Robert Fico was shot several times early Wednesday afternoon after a cabinet meeting in Handlova, in central Slovakia, an attack which sparked a wave of international condemnation.

According to Mr. Kalinak, this is “a political attack” to which we must “react accordingly”.

According to experts, this assassination attempt could accentuate the “radicalization” of the Slovak political class, in a country divided between a government and an elected president favorable to the Kremlin and the pro-Western camp.

“I fear that this attack will not be the last and that members of the opposition will in turn be targeted in the near future,” political scientist Miroslav Radek told AFP.

71-year-old writer

Police arrested the suspected attacker, a 71-year-old man identified by Slovak media as a local writer from the town of Levice. No information has been given at this stage on his motivations.

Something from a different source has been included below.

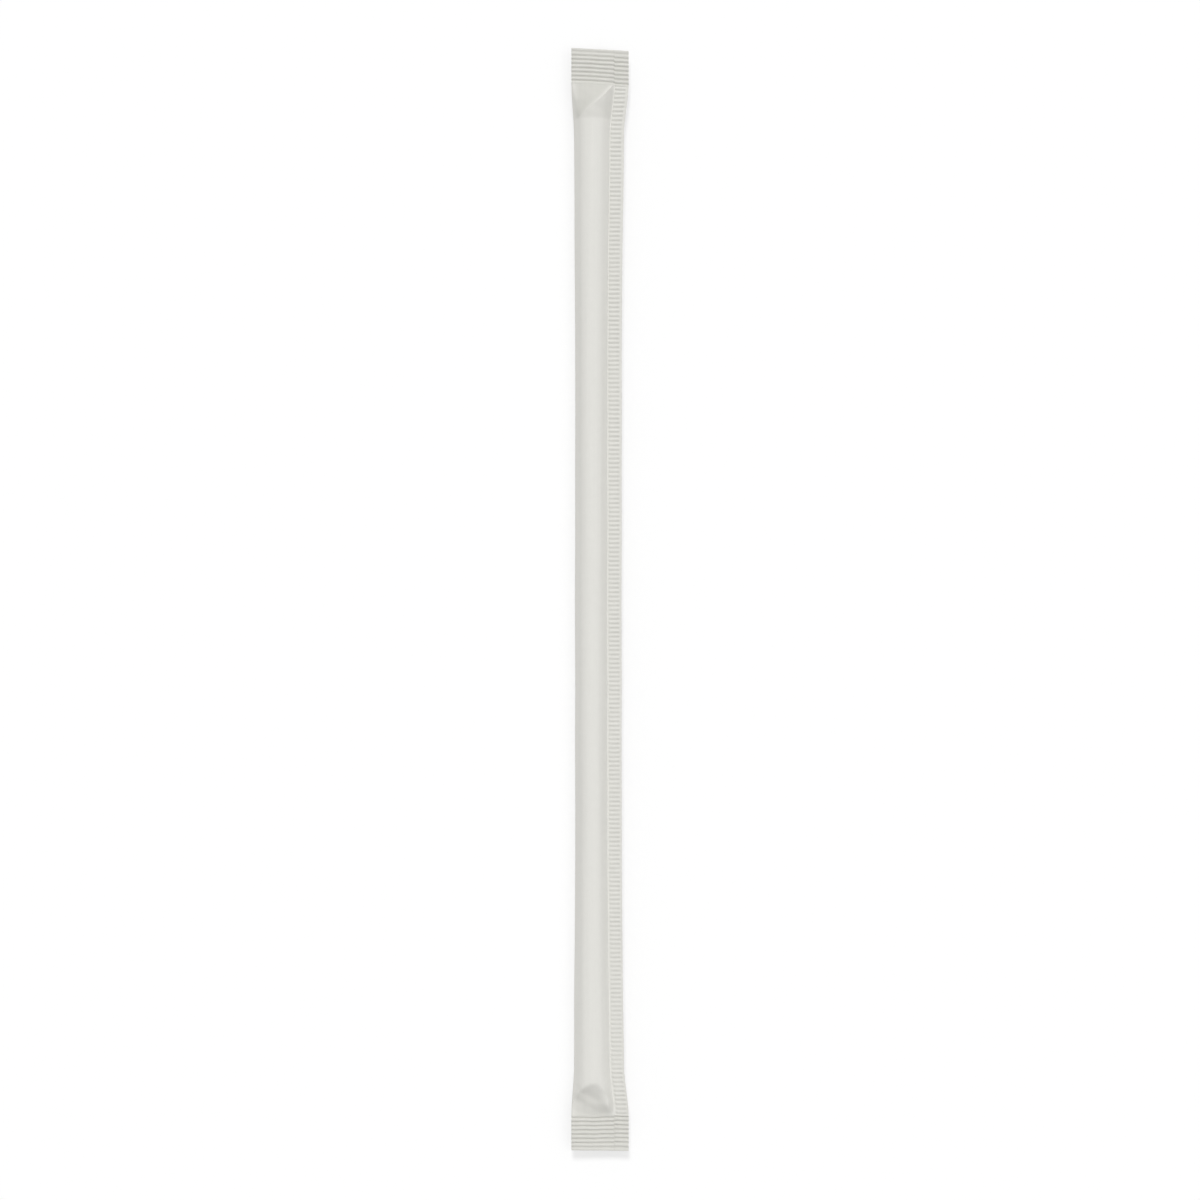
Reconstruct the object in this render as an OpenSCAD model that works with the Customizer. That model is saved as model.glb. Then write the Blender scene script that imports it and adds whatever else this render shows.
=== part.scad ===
// A bendy drinking straw, sealed in its own paper sleeve and lying on its back.
// The length runs along X, the width across Y, and the table is the plane z = 0.

/* [Straw] */
// Outer diameter of the tube
straw_d = 5; // [4:0.25:8]
// Length of the straw, stretched straight
straw_l = 200; // [140:5:260]
// Wall of the tube
wall = 0.2; // [0.12:0.02:0.4]

/* [Bellows] */
// Straight tube between the mouth end and the bellows
mouth_l = 42; // [25:1:60]
// Number of corrugations
ribs = 18; // [8:1:26]
// Length of one corrugation
rib_pitch = 1.2; // [0.9:0.05:1.8]
// Depth of the grooves between the corrugations
groove = 0.5; // [0.3:0.05:0.8]

/* [Paper sleeve] */
// Thickness of one layer of paper, as modelled
paper_t = 0.1; // [0.06:0.02:0.16]
// Flat width that the paper has to spare beyond half a turn round the straw
ease = 0.5; // [0.3:0.1:2]
// Width of the flat seam along one edge
seam_w = 3; // [2.8:0.1:5]
// Length of the ribbed seal across each end
crimp_l = 7; // [4:0.5:12]
// Number of ribs across each end seal
crimp_ribs = 8; // [4:1:14]
// Height of the ribs of the end seals
crimp_h = 0.3; // [0.1:0.05:0.5]
// Length over which the sleeve opens from the end seal to its full section
tuck_l = 7.8; // [5:0.2:14]
// How far the straw pushes the folded edge in from the end seal's corner
fold_in = 0.8; // [0.2:0.05:1.2]

/* [Seam embossing] */
// Distance from one dash to the next along the seam
dash_pitch = 0.93; // [0.8:0.05:2]
// Width of a dash, along the seam
dash_w = 0.42; // [0.3:0.02:0.6]
// Length of a dash, across the seam
dash_l = 2.2; // [1:0.1:2.3]
// How far the dashes stand out of the seam's two faces
dash_h = 0.06; // [0.04:0.01:0.1]
// Plain strip between the dashes and the seam's free edge
seam_margin = 0.45; // [0.2:0.05:0.5]

/* [Clearances] */
// Gap between the straw and the paper round it
wrap_gap = 0.16; // [0.1:0.02:0.3]
// Gap between the straw and the flat of paper under it
rest_gap = 0.05; // [0.02:0.01:0.08]
// Gap between the straw's ends and the folds that close the sleeve
end_gap = 0.2; // [0.1:0.1:2]

/* [Hidden] */
paper_white = [0.86, 0.86, 0.84];
straw_white = [0.97, 0.97, 0.96];

// The paper runs straight from each edge of the sleeve to the round of the straw.
// Its slope is the angle whose involute is the spare paper over the wrap's diameter.
wrap_r = straw_d / 2 + wrap_gap;
flat_h = straw_d / 2 + rest_gap;
slope = involute_angle(ease / 2 / wrap_r, 0, 85, 40);
reach = 90 - slope;
edge_y = wrap_r / cos(slope);
line_l = wrap_r * tan(slope);
pocket_w = 2 * line_l + arc_l(2 * reach);

sleeve_w = pocket_w + paper_t + seam_w;
sleeve_l = straw_l + 2 * (end_gap + tuck_l + crimp_l);
flat_y = sleeve_w / 2 - paper_t - pocket_w / 2;
straw_y = sleeve_w / 2 - fold_in - paper_t - edge_y;
axis_z = paper_t + flat_h;

// Angles round the straw at which the paper's section has its corners
rest_a = acos(flat_h / wrap_r);
ROUND = [1, 0.8, 0.6, 0.4, 0.2, 0];
bend_angles = concat(
    [for (k = ROUND) rest_a + k * (reach - rest_a)],
    [0],
    [for (k = [len(ROUND) - 1:-1:0]) -rest_a - ROUND[k] * (reach - rest_a)]
);
// The same corners as shares of the pocket's width, from the fold to the seam
fold_u = line_l / pocket_w;
corners = concat([0], [for (a = bend_angles) share(a)], [1]);

// The seam's crease meets one corner of the section at each of these stations.
opening = [for (k = [len(corners) - 1:-1:1]) (1 - corners[k]) / (1 - fold_u)];
crimp_step = crimp_l / crimp_ribs / 2;
tip_h = 0.01;

bellows_l = ribs * rib_pitch;
dash_count = floor((sleeve_l - 2 * (crimp_l + tuck_l)) / dash_pitch);
dash_y = straw_y - edge_y - seam_w + seam_margin + dash_l / 2;

function arc_l(a) = wrap_r * a * PI / 180;

function involute_angle(v, lo, hi, n) =
    let (mid = (lo + hi) / 2)
    n == 0 ? mid
    : tan(mid) - mid * PI / 180 > v ? involute_angle(v, lo, mid, n - 1)
    : involute_angle(v, mid, hi, n - 1);

function share(a) = (line_l + arc_l(reach - a)) / pocket_w;

function mix(a, b, k) = a + (b - a) * k;

// A point of the full section, [y, z] from the straw's axis, at share u of the paper
function wrapped(u) =
    let (s = u * pocket_w, turn = reach - (s - line_l) / arc_l(1))
    s < line_l ? mix([edge_y, 0], wrap_r * [sin(reach), cos(reach)], s / line_l)
    : s > pocket_w - line_l
        ? mix([-edge_y, 0], wrap_r * [-sin(reach), cos(reach)], (pocket_w - s) / line_l)
    : wrap_r * [sin(turn), cos(turn)];

// The same point where the sleeve is only open by the share "open": the paper spans
// flat between two creases, which run from the end seal's corners to meet by the fold.
function draped(u, open) =
    let (
        fold = fold_u * open,
        seam = 1 - (1 - fold_u) * open,
        inside = u > fold && u < seam,
        p = inside ? mix(wrapped(fold), wrapped(seam), (u - fold) / (seam - fold)) : wrapped(u),
        widen = mix(pocket_w / 2 / edge_y, 1, open)
    )
    [p.x * widen, p.y];

// One station along the sleeve: [x, how far it is open, lift of both layers]
end_stations = concat(
    [for (i = [0:2 * crimp_ribs - 1]) [sleeve_l / 2 - i * crimp_step, 0, crimp_h / 2 * (i % 2 * 2 - 1)]],
    [for (s = opening) [sleeve_l / 2 - crimp_l - s * tuck_l, s, 0]]
);
stations = concat(end_stations, [for (i = [len(end_stations) - 1:-1:0])
    [-end_stations[i][0], end_stations[i][1], end_stations[i][2]]]);
pocket_stations = [for (s = stations) if (abs(s[0]) <= sleeve_l / 2 - crimp_l + tip_h) s];

function place(p, station) =
    [station[0], p.x + mix(flat_y, straw_y, station[1]), axis_z + p.y + station[2]];

// The paper's outer face: the fold's nose, the upper layer, the seam, the lower layer
function outer_ring(station) =
    let (
        upper = [for (u = corners) draped(u, station[1])],
        seam_edge = upper[len(upper) - 1].x - seam_w
    )
    [for (p = concat(
        [[upper[0].x + paper_t, 0]],
        [for (p = upper) [p.x, p.y + paper_t]],
        [[seam_edge, paper_t], [seam_edge, -paper_t]],
        [for (i = [len(upper) - 1:-1:0]) [upper[i].x, -min(upper[i].y, flat_h) - paper_t]]
    )) place(p, station)];

// The paper's inner face, round the room that the straw lies in
function inner_ring(station) =
    let (
        upper = [for (u = corners) draped(u, station[1])],
        last = len(upper) - 1,
        closed = station[1] == 0
    )
    [for (p = concat(
        [for (i = [0:last]) [upper[i].x, i == 0 || i == last ? 0 : closed ? tip_h : upper[i].y]],
        [for (i = [last - 1:-1:1]) [upper[i].x, closed ? -tip_h : -min(upper[i].y, flat_h)]]
    )) place(p, station)];

// A closed skin over rings of points: the two ends are fans, and each band between
// two rings is split along the creases, which lean the other way in the far half.
module skin(rings) {
    m = len(rings[0]);
    n = len(rings);
    polyhedron(
        points = [for (ring = rings) each ring],
        faces = concat(
            [for (j = [1:m - 2]) [0, j + 1, j]],
            [for (j = [1:m - 2]) [(n - 1) * m, (n - 1) * m + j, (n - 1) * m + j + 1]],
            [for (i = [0:n - 2], j = [0:m - 1])
                let (a = i * m + j, b = i * m + (j + 1) % m, lean = (j < m / 2) == (i < n / 2))
                each lean
                    ? [[a, b, a + m], [a + m, b, b + m]]
                    : [[a, b + m, a + m], [a, b, b + m]]]
        )
    );
}

module seam_dashes() {
    for (i = [0:dash_count - 1])
        translate([(i - (dash_count - 1) / 2) * dash_pitch, dash_y, axis_z])
            cube([dash_w, dash_l, 2 * (paper_t + dash_h)], center = true);
}

// One sheet of paper: folded along one edge, sealed along the other and at both ends
module paper_sleeve() {
    color(paper_white) {
        difference() {
            skin([for (s = stations) outer_ring(s)]);
            skin([for (s = pocket_stations) inner_ring(s)]);
        }
        seam_dashes();
    }
}

// The line along one corrugation, as [distance along the tube, depth below the crest]
function corrugation(i) = [for (p = [[0.18, 0], [0.45, groove], [0.58, groove], [1, 0]])
    [mouth_l + (i + p.x) * rib_pitch, p.y]];

module straw() {
    line = concat([[0, 0]], [for (i = [0:ribs - 1]) each corrugation(i)], [[straw_l, 0]]);
    profile = concat(
        [for (p = line) [straw_d / 2 - p.y, p.x]],
        [for (i = [len(line) - 1:-1:0]) [straw_d / 2 - wall - line[i].y, line[i].x]]
    );
    color(straw_white)
        translate([straw_l / 2, straw_y, axis_z])
            rotate([0, -90, 0])
                rotate_extrude($fn = 48) polygon(profile);
}

paper_sleeve();
straw();
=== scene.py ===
"""A bendy drinking straw in its paper sleeve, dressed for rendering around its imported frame.

The sleeve starts as a flat ruled sheet of paper. The sheet is folded round the straw, and pressed into ribs
across its two ends and into a ladder of dashes along its seam. The straw inside is drawn out ring by ring,
like the tube that it is. Both have their sizes in millimetres, and the rest of the scene in metres.
"""

import logging
import math
from dataclasses import dataclass
from enum import Enum

import bpy
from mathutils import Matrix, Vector, noise


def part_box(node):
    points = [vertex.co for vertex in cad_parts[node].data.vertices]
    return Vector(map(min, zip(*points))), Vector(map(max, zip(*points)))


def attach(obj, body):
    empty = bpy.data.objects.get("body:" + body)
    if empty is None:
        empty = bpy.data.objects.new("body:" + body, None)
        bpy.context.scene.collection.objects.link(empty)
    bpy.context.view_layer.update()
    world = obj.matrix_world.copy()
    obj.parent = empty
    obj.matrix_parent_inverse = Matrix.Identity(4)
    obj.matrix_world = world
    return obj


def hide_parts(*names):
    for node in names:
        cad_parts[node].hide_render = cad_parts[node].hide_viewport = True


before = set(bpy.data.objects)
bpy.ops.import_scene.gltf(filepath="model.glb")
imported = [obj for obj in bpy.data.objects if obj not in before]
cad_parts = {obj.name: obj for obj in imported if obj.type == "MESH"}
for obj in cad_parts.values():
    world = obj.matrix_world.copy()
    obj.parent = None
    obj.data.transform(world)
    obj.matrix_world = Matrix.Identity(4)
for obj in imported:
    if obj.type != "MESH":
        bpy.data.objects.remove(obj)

LOG = logging.getLogger("wrapped_straw")
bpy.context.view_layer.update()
MM = 0.001

# Millimetres within which two places on the flat sheet count as the same
CLOSE = 0.01

# Degrees above which an edge of the paper or of the straw is shown sharp
PAPER_CREASE = 60
STRAW_CREASE = 40

# Two values between which an effect rises from nothing to its full strength
Span = tuple[float, float]
Socket = bpy.types.NodeSocket


class Layer(Enum):
    """The two layers of paper that lie on each other in the flattened sleeve."""

    UPPER = 1
    LOWER = -1


class Slot(Enum):
    """The record's material slots."""

    PAPER = "sleeve_paper"
    PLASTIC = "straw_plastic"


def mix(a: float, b: float, share: float) -> float:
    """Return the value that lies the given share of the way from a to b."""
    return a + (b - a) * share


def ease(low: float, high: float, value: float) -> float:
    """Return 0 below low and 1 above high, with a smooth rise between them."""
    share = min(1.0, max(0.0, (value - low) / (high - low)))
    return share * share * (3 - 2 * share)


def spaced(low: float, high: float, step: float) -> list[float]:
    """Divide a stretch evenly.

    Args:
        low: Where the stretch starts.
        high: Where it ends.
        step: The wanted distance between two values.

    Returns:
        The values from low up to, but not including, high.
    """
    count = max(1, round((high - low) / step))
    return [mix(low, high, i / count) for i in range(count)]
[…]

According to press reports, he has written several collections of poetry and is a member of the official Slovak Writers’ Association.

Several statements from the suspect are available on social networks. In a video posted online eight years ago, he said: “The world is full of violence and guns. People seem to be going crazy.”

In Levice, residents confided their “sadness” at this act of “violence”, like Jaroslav Pirozak, a 34-year-old engineer. “But at the same time, he is the one who sows hatred and divides society.”

“I fear it will become even more extreme and repress the media and the opposition,” he added.

After returning to power in October in this country of 5.4 million inhabitants, a member of the European Union and NATO, Robert Fico stopped all military aid to neighboring Ukraine.


His government coalition also adopted a controversial bill in April on public radio and television RTVS. The measures were criticized by media rights groups, including the NGO Reporters Without Borders, and sparked massive protests.

The attack caused shock around the world.

US President Joe Biden condemned a “despicable act of violence”, adding that he and his wife Jill “were thinking of his family and the people of Slovakia”.

Ukrainian leader Volodymyr Zelensky denounced a horrific attack, while Russian head of state Vladimir Putin spoke of a “heinous crime”, describing former communist and ally Robert Fico as “a courageous and determined man”.

In the EU, several leaders have expressed their “shock”, like Emmanuel Macron in France, Giorgia Meloni in Italy or the Hungarian Viktor Orban, close to Robert Fico.

The President of the European Commission Ursula von der Leyen also deplored a “despicable attack”, judging that “such acts of violence had no place in our society and undermined democracy, our most precious common good”.